I imagine as well a comprehensive reform of the Nations Cup, that historical contest that gathers the interest of medias, sponsors, audience and riders. I want that test to end in a blaze of glory. My suggestion is to sum up both prize money of the Grand Prix and of the Nations Cup. One should, for example, have one unique competition on the Sunday afternoon, with 2 rankings. One individual, one per team.
In both rankings, the riders would have the possibility to accumulate ranking points. In this competition, the 5th rider of each country would take part but would be in line only for the individual ranking.
There would be two prize givings and two possibilities to accumulate ranking points. This will revive our cup Nations making them attractive for the best riders in the world and motivating them to hoist the flag of their country!
What I would like too is to introduce a 6* category, with more ranking points for contests with undeniable letters of nobility, offering off the beaten tracks and qualitative sports experiences.

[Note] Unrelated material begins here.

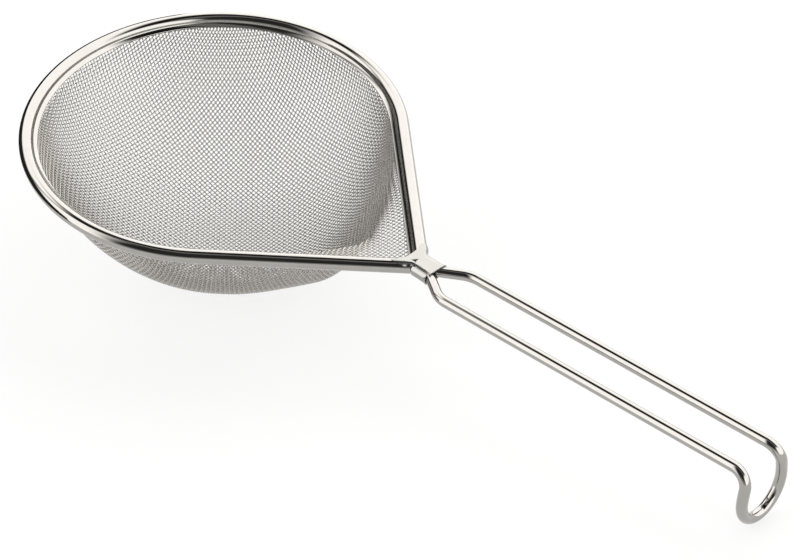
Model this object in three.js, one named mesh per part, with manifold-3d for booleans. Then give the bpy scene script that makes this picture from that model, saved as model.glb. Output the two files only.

What I would like too is to introduce a 6* category, with more ranking points for contests with undeniable letters of nobility, offering off the beaten tracks and qualitative sports experiences. I am thinking, among others, to the Grand Prix d’Aix -la Chapelle, to the Calgary Grand Prix, the Grand Prix de Genève, final of the Global Tour, the World Cup final, the World Championship and the finals of the main championships.
Those few suggestions shouldn’t be considered as absolute certainties, another truth, but rather like working possibilities that I want to animate in this moratorium of urgent and necessary reflexion.
To conclude, in its status, FEI sets this goal: similar and fair conditions allowing all the riders to take part to the competitions.
The new planned regulations planned to be implemented and related to the participation to the contests, does not meet that goal. I am very worried about that and insist once more on the vital necessity for our sport: a FEI moratorium allowing a large and real exchange, to reach a viable and beneficial consensus.